The brief filed late yesterday relies largely on four points. First, because Roe “voluntarily withdr[ew] her claims before [EDR] proceedings were completed,” she forfeited any claims against judiciary officials, so Roe’s decision to remove herself from a harmful situation — one that occurred at her “dream job,” no less — ought to be held against her under applicable laws and regulations. Second, DOJ attorneys emphasize a Fourth Circuit precedent that states, “The right to be free from retaliation for protesting sexual harassment and sex discrimination […] is a right created by Title VII rather than the Constitution” (p. 48 of PDF; cleaned up), which is a debatable interpretation of the Equal Protection Clause.
Third, the brief asserts that because the EDR process takes place within the judicial branch and includes judicial officers, it counts as a satisfactory “review process” (p. 57) and that Roe’s claims should be barred from further adjudication in the courtroom.

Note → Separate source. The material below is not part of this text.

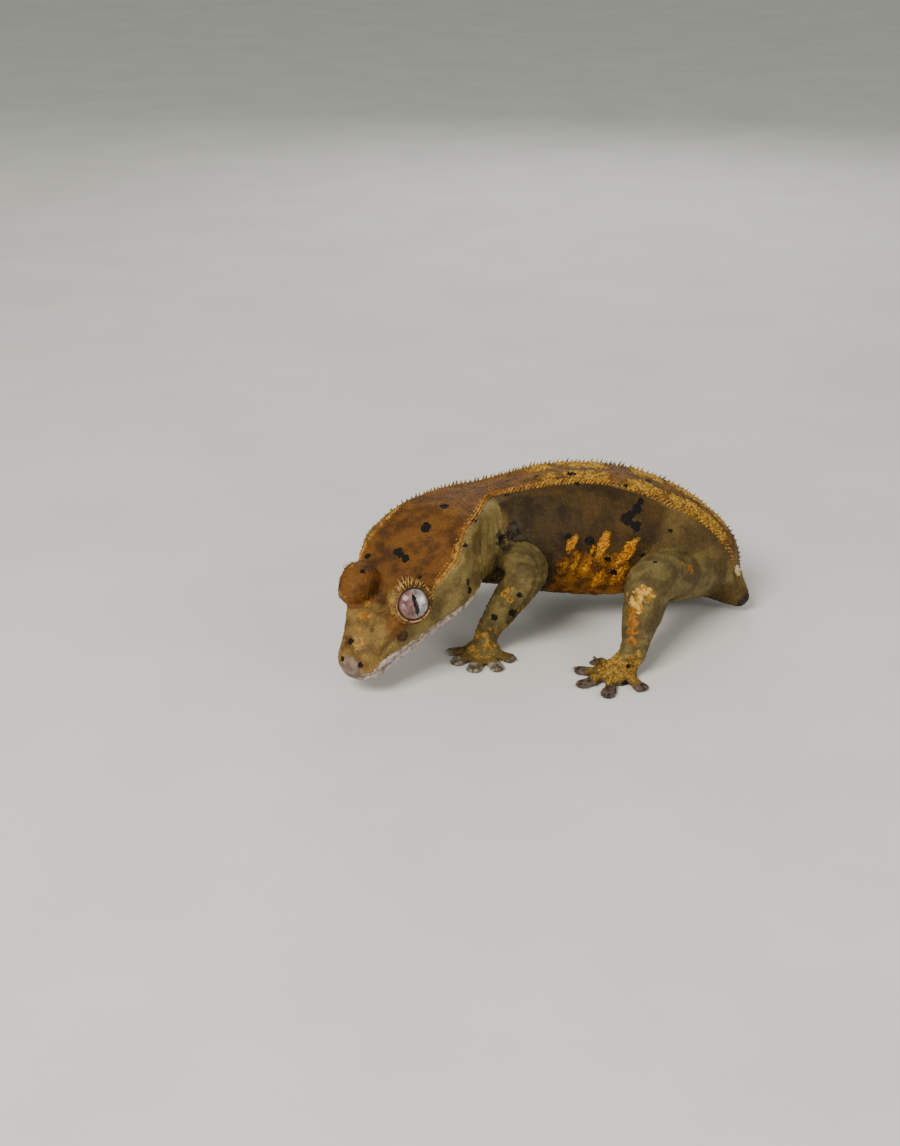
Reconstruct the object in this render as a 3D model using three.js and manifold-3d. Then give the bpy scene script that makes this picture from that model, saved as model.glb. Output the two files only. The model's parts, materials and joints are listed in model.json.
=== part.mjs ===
// A crested gecko at life size, still, in millimetres with +Z up: an adult that has lost its tail.
// It crouches on a flat surface at Z 0 with its back arched, its head low and turned to its left.
// X runs along the trunk, with the head towards -X, and the animal's left side faces -Y.
import * as THREE from "three";
import { mergeVertices } from "three/addons/utils/BufferGeometryUtils.js";
import Module from "manifold-3d";

const wasm = await Module();
wasm.setup();

const vec = (x, y, z) => new THREE.Vector3(x, y, z);
const degrees = THREE.MathUtils.degToRad;
const mix = (a, b, t) => a + (b - a) * t;

// Driving dimensions
const ORIGIN_SHIFT = [-0.627, -1.389, 0]; // moves the origin to the middle of the footprint
const GAP = 0.3; // between nodes that meet
const LIMB_SIDES = 12;
const TOE_SIDES = 7;

// Pose of the head
const SNOUT_TIP = vec(-35.2, -35.2, 3.9);
const HEAD_YAW = 55; // towards the animal's left, from straight ahead
const HEAD_PITCH = 25; // nose down
const HEAD_ROLL = 2; // left side up
const NAPE = 27.7; // from the snout tip to the back of the head
const AXIS_RISE = 2.6; // of the body's centre line above the line of the mouth

// Head details, placed by distance back from the snout tip, left of the middle and up from the mouth
const SNOUT_ROUND = 3.2; // length of the rounded end of the snout
const MOUTH_END = 21.5; // how far back the mouth is slit
const EYE = { back: 13.6, left: 5.5, up: 7, radius: 3.4 };
const EYE_OPENING = 2.9; // radius of the opening between the lids
const EYE_DOME = 4; // radius of the skin that bulges round the eye
const LID = { ring: 3.15, thick: 0.4, out: 1.8 };
const NOSTRIL = { back: 1.5, left: 2.5, up: 2.1, radius: 0.5 };
const EAR = { back: 24, left: 9.9, up: 3, half: [0.7, 1, 1.3] };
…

Fourth, the brief saves what it seems to believe is its best argument for last (p. 68): qualified immunity, a judge-made doctrine that favors government officials because, in order to get around it and be allowed to sue these officials in their personal capacity, you need to show that the official should have known that their conduct was unlawful at the time, which judges often only find when there is already a previous case with an almost identical set of facts. This narrow conception of “notice” permits an expansive number of unlawful actors to claim immunity. Here’s DOJ’s take: “[T]he question here is not whether, as a general matter, discrimination on the basis of sex violates the law. Everyone agrees it does, but that is not enough to hold these individual defendants personally liable in the context of this case.”
The filing did have this to say about the issue at hand (p. 19): “The Judiciary is firmly committed to providing all employees with a workplace free from discrimination, harassment, and retaliation, and has adopted comprehensive procedures to address and remedy allegations of workplace misconduct, including the allegations at issue here.” At this point in the district court proceedings (cf., this filing), the judiciary had made no such statement.

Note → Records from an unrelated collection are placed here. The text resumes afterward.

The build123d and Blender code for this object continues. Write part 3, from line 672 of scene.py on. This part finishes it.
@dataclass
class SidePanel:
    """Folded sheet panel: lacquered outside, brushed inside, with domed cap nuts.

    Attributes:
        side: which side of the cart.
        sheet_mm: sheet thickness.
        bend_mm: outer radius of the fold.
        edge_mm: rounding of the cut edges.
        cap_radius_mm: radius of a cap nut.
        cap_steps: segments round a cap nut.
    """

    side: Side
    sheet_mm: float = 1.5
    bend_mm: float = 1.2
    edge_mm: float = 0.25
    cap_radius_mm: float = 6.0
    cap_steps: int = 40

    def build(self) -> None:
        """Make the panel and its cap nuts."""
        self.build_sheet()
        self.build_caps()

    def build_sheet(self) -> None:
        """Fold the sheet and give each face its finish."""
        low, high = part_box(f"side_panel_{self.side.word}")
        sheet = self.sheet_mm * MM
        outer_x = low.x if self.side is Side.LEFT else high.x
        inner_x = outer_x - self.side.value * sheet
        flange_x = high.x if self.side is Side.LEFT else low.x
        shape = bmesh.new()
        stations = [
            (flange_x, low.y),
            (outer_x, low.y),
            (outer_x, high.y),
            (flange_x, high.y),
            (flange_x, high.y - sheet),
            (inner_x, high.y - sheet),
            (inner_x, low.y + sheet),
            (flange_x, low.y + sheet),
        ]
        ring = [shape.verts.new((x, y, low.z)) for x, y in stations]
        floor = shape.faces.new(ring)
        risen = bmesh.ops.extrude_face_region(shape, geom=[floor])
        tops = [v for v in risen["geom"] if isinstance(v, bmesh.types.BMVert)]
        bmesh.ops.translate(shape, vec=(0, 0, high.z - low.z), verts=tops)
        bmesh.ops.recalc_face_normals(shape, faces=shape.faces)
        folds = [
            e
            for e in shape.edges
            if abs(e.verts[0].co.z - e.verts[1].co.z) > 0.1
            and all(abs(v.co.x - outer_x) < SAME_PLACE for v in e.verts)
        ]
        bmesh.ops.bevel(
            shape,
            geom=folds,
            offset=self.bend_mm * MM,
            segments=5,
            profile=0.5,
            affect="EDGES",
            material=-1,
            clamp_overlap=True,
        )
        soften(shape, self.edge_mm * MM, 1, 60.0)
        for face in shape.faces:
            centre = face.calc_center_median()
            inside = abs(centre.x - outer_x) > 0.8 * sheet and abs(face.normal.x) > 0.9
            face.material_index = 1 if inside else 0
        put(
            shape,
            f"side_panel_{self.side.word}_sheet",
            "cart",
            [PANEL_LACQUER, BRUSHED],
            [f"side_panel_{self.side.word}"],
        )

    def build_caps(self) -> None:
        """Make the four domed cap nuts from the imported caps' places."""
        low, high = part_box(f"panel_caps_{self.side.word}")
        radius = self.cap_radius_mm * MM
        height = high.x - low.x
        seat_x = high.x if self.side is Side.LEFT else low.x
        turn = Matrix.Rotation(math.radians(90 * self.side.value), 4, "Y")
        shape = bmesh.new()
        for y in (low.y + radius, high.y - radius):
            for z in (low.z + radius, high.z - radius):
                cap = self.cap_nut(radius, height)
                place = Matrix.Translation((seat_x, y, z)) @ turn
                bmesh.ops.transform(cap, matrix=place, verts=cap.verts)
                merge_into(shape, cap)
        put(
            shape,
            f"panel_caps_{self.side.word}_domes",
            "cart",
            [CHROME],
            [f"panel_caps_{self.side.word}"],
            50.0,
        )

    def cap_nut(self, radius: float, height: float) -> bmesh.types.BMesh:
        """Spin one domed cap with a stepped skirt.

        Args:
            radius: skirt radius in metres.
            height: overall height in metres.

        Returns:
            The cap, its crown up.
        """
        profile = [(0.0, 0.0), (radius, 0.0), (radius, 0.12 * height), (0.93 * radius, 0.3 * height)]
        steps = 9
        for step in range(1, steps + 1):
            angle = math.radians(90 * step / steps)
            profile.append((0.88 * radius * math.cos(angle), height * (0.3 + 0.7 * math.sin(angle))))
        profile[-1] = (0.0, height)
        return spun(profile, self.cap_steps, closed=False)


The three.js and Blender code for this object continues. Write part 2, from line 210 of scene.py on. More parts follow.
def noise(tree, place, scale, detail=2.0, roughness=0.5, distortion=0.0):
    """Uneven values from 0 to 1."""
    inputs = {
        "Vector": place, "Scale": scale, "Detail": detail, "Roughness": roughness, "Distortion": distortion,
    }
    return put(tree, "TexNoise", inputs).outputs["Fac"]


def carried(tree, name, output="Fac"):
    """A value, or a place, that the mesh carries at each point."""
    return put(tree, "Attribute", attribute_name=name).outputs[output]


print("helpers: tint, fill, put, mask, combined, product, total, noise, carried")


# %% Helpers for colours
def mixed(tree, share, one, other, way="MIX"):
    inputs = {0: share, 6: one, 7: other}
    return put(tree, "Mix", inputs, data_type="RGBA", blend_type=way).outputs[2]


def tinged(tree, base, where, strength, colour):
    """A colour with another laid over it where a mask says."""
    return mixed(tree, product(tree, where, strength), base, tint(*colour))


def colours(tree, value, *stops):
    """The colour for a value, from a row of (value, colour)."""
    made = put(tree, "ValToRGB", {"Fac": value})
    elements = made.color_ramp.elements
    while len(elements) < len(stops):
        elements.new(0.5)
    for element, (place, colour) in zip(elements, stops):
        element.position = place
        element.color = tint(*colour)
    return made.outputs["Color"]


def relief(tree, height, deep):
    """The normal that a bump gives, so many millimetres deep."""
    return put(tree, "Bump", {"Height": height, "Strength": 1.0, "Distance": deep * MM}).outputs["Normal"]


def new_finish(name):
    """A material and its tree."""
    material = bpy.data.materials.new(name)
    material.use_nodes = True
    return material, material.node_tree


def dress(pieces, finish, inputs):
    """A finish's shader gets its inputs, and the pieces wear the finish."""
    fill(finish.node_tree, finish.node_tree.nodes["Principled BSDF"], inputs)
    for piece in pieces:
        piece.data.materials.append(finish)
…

DOJ attorneys also represented judiciary officials in the district court case that ran from March to December last year.
The suit centers on whether a former judiciary employee, Roe, is entitled to a remedy under federal statute, the Fifth Amendment or Bivens for the harassment, retaliation and other discrimination she alleges she faced. Roe says she experienced severe harassment in her job as an assistant federal defender in the Western District of North Carolina, and when she tried to use the judiciary’s internal reporting and counseling systems, she was consistently stonewalled. Roe lost her case in the district court last year but appealed earlier this year.

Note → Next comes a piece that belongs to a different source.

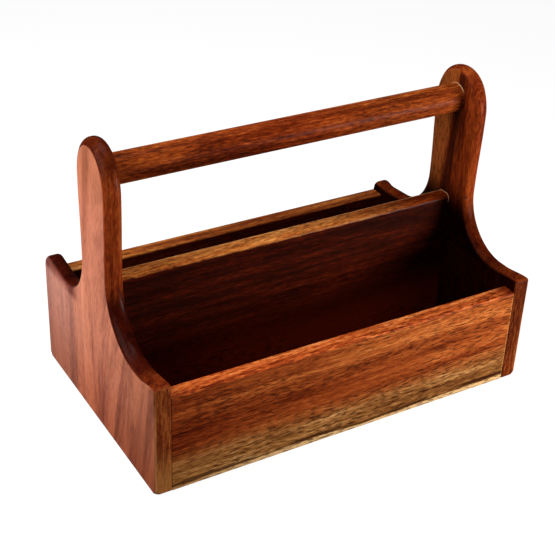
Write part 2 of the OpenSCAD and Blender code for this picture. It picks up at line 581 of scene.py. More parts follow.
# %% [markdown]
# ## Base board
# Its upper face is seen in the dark at the bottom of the compartments, and its lower face only from
# below. All its edges are eased, so that it slides into the grooves.

# %% Shape the base board
base_eased = 0.6 * MM

floor_board = block("floor_board", base_low, base_high)
pick(floor_board, "EDGE", lambda points: True)
round_picked(base_eased, 3)
smooth(floor_board)
print("base board faces:", len(floor_board.data.polygons))

# %% [markdown]
# ## Rail
# The rail is a turned dowel. A cylinder primitive gives the round, and its ends are inset and pushed
# out a little, which makes the small lead-in that helps it into the sockets.

# %% Shape the rail
lead_in = 0.8 * MM
deselect_all()
bpy.ops.mesh.primitive_cylinder_add(
    vertices=96, radius=rail_radius, depth=rail_high.x - rail_low.x - 2 * lead_in,
    location=(0, 0, rail_z), rotation=(0, math.pi / 2, 0),
)
rail = bpy.context.object
rail.name = "rail"
rail.data.name = "rail"
bpy.ops.object.transform_apply(location=True, rotation=True, scale=True)
for side in (-1, 1):
    end_x = side * (rail_high.x - lead_in)
    pick(rail, "FACE", lambda points: all(abs(p.x - end_x) < TOUCH for p in points))
    bpy.ops.mesh.inset(thickness=lead_in, depth=lead_in)
    bpy.ops.object.mode_set(mode="OBJECT")
smooth(rail)
print("rail faces:", len(rail.data.polygons))

# %% [markdown]
# ## Glue lines
# A little glue squeezes out of a joint and dries to a pale thread. At the rail it is a fine ring round
# the socket's mouth, drawn out a little at the top. At the divider it is a thread that follows the
# rounded top of the board: a thin collar from a block with the divider's own roundings.

# %% Lay the glue rings and threads
thread = 0.35 * MM
ring_gap = 0.1 * MM
wider = 0.3 * MM
collar_length = 0.5 * MM
collar_height = 6 * MM
drawn_out = 1.004
glue_lines = []
for hand, side in (("left", -1), ("right", 1)):
    face_x = -side * inner_x
    deselect_all()
    bpy.ops.mesh.primitive_torus_add(
        major_segments=96, minor_segments=10, major_radius=rail_radius + ring_gap, minor_radius=thread,
        location=(face_x - side * ring_gap, 0, rail_z), rotation=(0, math.pi / 2, 0),
    )
    ring = bpy.context.object
    ring.name = f"rail_glue_{hand}"
    bpy.ops.object.transform_apply(location=True, rotation=True, scale=True)
    pick(ring, "VERT", lambda points: points[0].z > rail_z)
    bpy.ops.transform.resize(value=(1, 1, drawn_out), center_override=(0, 0, rail_z))
    bpy.ops.object.mode_set(mode="OBJECT")
    smooth(ring, 80)
    collar_x = sorted((face_x, face_x - side * collar_length))
    collar = block(
        f"divider_glue_{hand}",
        (collar_x[0], divider_low.y - wider, divider_high.z - collar_height),
        (collar_x[1], divider_high.y + wider, divider_high.z + wider),
    )
    top_z = divider_high.z + wider
    for sign, radius in ((-1, divider_front_round + wider), (1, divider_rear_round + wider)):
        pick(collar, "EDGE", lambda points: all(
            abs(p.z - top_z) < TOUCH and p.y * sign > divider_high.y for p in points
        ))
        round_picked(radius, 10)
    glue_lines += [ring, collar]
print("glue lines:", [piece.name for piece in glue_lines])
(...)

Also of note is that the panel of judges hearing the case was finally revealed on Monday. The entire circuit had been recused since April, as Roe named the Fourth Circuit in the suit due to its inadequate EDR process. But on Friday, Roe’s attorneys — citing a FixTheCourt.com post on this question and the federal law stating that a panel’s identity shall be entered in the docket — requested that the court reveal the three judges on the panel.
It turns out that the presiding judges — Ronald Gilman (CA6), Michael Melloy (CA8) Mary Briscoe (CA10) — were assigned by Chief Justice Roberts on May 7, as noted by the signature of the Supreme Court’s deputy clerk in the paperwork. (According to federal law, 28 U.S.C. §294(d), Roberts maintains a list of judges able to undertake an intercircuit assignment.)
FTC is considering filing a FOIA request to DOJ’s Civil Division to understand whether the agency knew about the assignment before this week. The Judicial Conference, DOJ’s client here, has an Intercircuit Assignment Committee that works with Roberts on assigning out-of-circuit judges, and it would raise concerns if the DOJ knew the identity of the panel six months before the information was provided to Roe’s attorneys.
Roberts has become somewhat familiar with each of these judges in the last three years. Earlier this year, Roberts assigned Judge Gilman, who’s endearingly all but made it his job to moonlight in every circuit, to the three-judge panel that heard the Dylann Roof appeal, since the entire Fourth Circuit was recused from that case, as well. In 2018, Roberts assigned Melloy to be special master in a SCOTUS original jurisdiction case, 22O141.
Judge Briscoe sat on the judicial council of the Tenth Circuit at the time in which the 83 misconduct complaints filed against Justice Brett Kavanaugh were sent there for review by Roberts. The council dismissed all 83 but oddly also reviewed and then dismissed all the appeals to the dismissals, which sat wrong with Briscoe. The council, she wrote in her dissent from the denial of the appeals, “having reviewed and dismissed the complaints in the first instance, [should be] disqualified from considering the current petitions for review.” She was the only judge among the eight on the council to arrive at that opinion, which FTC commended at the time.